Before I discuss the results, it is necessary to mention that Elman (1993) was also concerned with the issue of nativism (cf. 1.2.2). Generative grammar has always defended a strong nativist position on the grounds that, one, no natural language can be learned through positive language experience alone and, two, there is no (conclusive) evidence that children receive direct negative evidence. Chomskyans have consequently attributed the child with a rich Universal Grammar, while others have sought indirect negative evidence. Elman, however, was looking for a different way out: if the brains and minds of children still develop when they are learning their mother tongue, then might their changing capacity not be (partly) responsible for their ability to learn something which is as convoluted as a natural language? The development of the mind and brain might then correspond to what is often called the 'critical period' in language learning.

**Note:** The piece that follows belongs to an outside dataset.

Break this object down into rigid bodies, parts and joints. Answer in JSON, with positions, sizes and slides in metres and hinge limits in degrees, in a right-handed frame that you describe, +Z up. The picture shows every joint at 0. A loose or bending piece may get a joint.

In a first experiment Elman presented the network with all the possible sentences of his simple grammar mixed up: sentences with no embedded structures and very complex sentences alternated randomly. The results, however, were quite disappointing. Following this failure, Elman tried out two incremental strategies. He first opted for an incremental input: in a first phase, only simple sentences were presented to the network; the second phase contained a few complex sentences; etc. ... all the way to a fourth (1992) or fifth (1993) phase in which the simple and complex sentences occurred together. Elman (1992: 154) writes: "when the network was permitted to focus on the simpler data first, it was able to learn the task quickly and then move on successfully to more complex patterns. The important aspect to this was that the earlier training constrained later learning in a useful way; it forced the network to focus on canonical versions of the problems, which apparently created a good basis for then solving the more difficult forms of the same problem." In Figure 2.12, the expectations of the network after each word in the sentence 'boys who mary chases feed cats' are shown. The subject-verb agreement, the arguments required by the verb, and the embedded sentence were all treated correctly.

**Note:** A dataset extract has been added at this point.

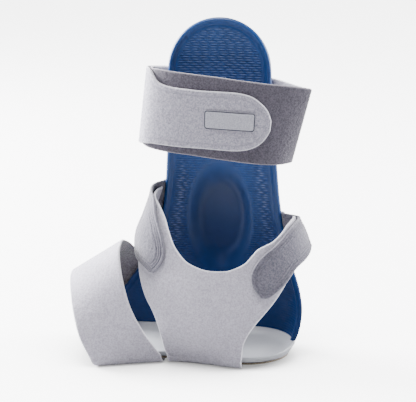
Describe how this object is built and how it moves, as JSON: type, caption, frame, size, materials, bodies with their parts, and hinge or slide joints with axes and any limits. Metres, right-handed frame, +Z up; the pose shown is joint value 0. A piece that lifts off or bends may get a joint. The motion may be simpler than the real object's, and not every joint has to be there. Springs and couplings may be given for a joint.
{
  "type": "ankle immobilizer",
  "caption": "Right ankle brace: a moulded outer shell and footbed with felt sling, closure tabs, forefoot loop and calf strap, standing on its sole.",
  "frame": {"origin": "on the floor, on the flat underside of the sling, under the middle of the blade", "axes": "+Z up along the blade, +X to the heel, +Y to the outer side of the foot where the shell stands"},
  "size_m": [0.1776, 0.0882, 0.2455],
  "materials": {
    "shell_plastic": "moulded satin blue with fine ripples inside and a smooth rim",
    "footbed_plastic": "smooth matt light grey",
    "sole_pad": "matt tan",
    "light_felt": "napped light-grey felt",
    "dark_felt": "napped dark-grey felt",
    "tab_felt": "mid-grey felt with welded outlines",
    "label_patch": "smooth blank patch"
  },
  "bodies": {
    "root": {"ankle_shell": "shell_plastic", "footbed": "footbed_plastic", "sole_pad": "sole_pad", "ankle_sling": "light_felt", "front_tab": "tab_felt", "rear_tab": "tab_felt", "forefoot_band": "light_felt", "calf_band": "dark_felt", "calf_flap": "light_felt", "label": "label_patch"}
  },
  "joints": []
}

It is also interesting to compare how the network handled the following sentences:
(a) 'boy chases boy';
(b) 'boy chases boy who chases boy';
© 'boy who chases boy chases boy';
(d) 'boy chases boy who chases boy who chases boy'.
Figure 2.13 shows the trajectories in a state space which the network went through when encountering these sentences. (Note 6) What is particularly striking in the diagram for (d) is the fact that the network distinguished between the two outwardly identical instances of 'boy who chases boy'. Although the network settled in states that were close to each other, they were not identical, and thus carried information about the previous states the network had gone through. From a traditional linguistic perspective, such a distinction is at best superfluous, and at its worst plainly wrong. But then, much of traditional linguistics considers syntax as a level separate from semantics. If that assumption is abandoned, as is done by Elman, the value of such a representation shines through, for it is exactly when a semantic interpretation has to be made that detailed information about the context proves valuable: at any time all the knowledge of what has been read or heard in the recent past is instantly available. Elman (1992, 1995) has remarked that this extreme context sensitivity of the network is very similar to Langacker's (1987) notion of 'accommodation' in cognitive grammar
One final remark about this network is in order: it did not fare well on sentences with more than three levels of embedding, and sentences with center-embedded relative clauses proved more difficult for it than sentences with right-branching structures (cf. 3.3.4.2). Both problems could be alleviated to some extent by providing the network with more hidden units. But once sentences with, say, five or six levels of embedding can be treated correctly by such a network, one should ask oneself whether we really need anything more -- and, especially, if we really need a grammar that can account for an infinite level of recursion. Connectionism offers only the first, not the latter, but as Elman (1992: 168) writes: "The finite precision and tendency to degrade over time are, in fact, consistent with the observed abilities of language users."
There is, however, one fundamental problem with Elman's first experiment: because it manipulated the input data in an unrealistic way, it was fatally flawed. Elman (1993) provided a solution: "If it is not true that the child's environment changes radically [...], what is true is that the child changes during the period he or she is learning language." (78). In his second experiment, he simulated the gradual increasing memory and attention span of children by slowly increasing the number of consecutive words the network was sensitive to: in a first phase, the recurrent feedback of the context layer was dropped after the third or fourth word; in the second phase, this became fourth or fifth word; etc. ... and in the last phase the feedback was left undisturbed. Elman found that it took the network about twice as long to reach the same level of performance as when it only saw simple sentences in the first experiment. However, once this stage had been passed, the new network quickly learned to treat all sentences correctly and achieved the same level of performance as the network in the first experiment. In essence, the limited attention span of the network in its early stages protected it from getting confused by the long and complex sentences which it also saw. The fact that part of those long sentences turned into noise for the early network actually was a positive factor, because the increased variability slowed down learning and kept the network in a state of flux until it had seen sufficient data to make reasonable approximations at the true generalization. The critical period in language acquisition would then correspond to the period in which the child's limitations enable her to grasp the fundamentals of her native tongue.
The influence of Elman's work on CLASPnet has been profound. Not only have I made use of the type of network which Elman has developed, but the more general belief that natural language 'syntax' can be studied successfully with neural networks is also due to him. In other areas I have tried to improve on Elman's model: the corpora for CLASPnet were based on a more complex grammar, and contained more words; the words, in turn, had an orthographic and semantic representation rather than a random one.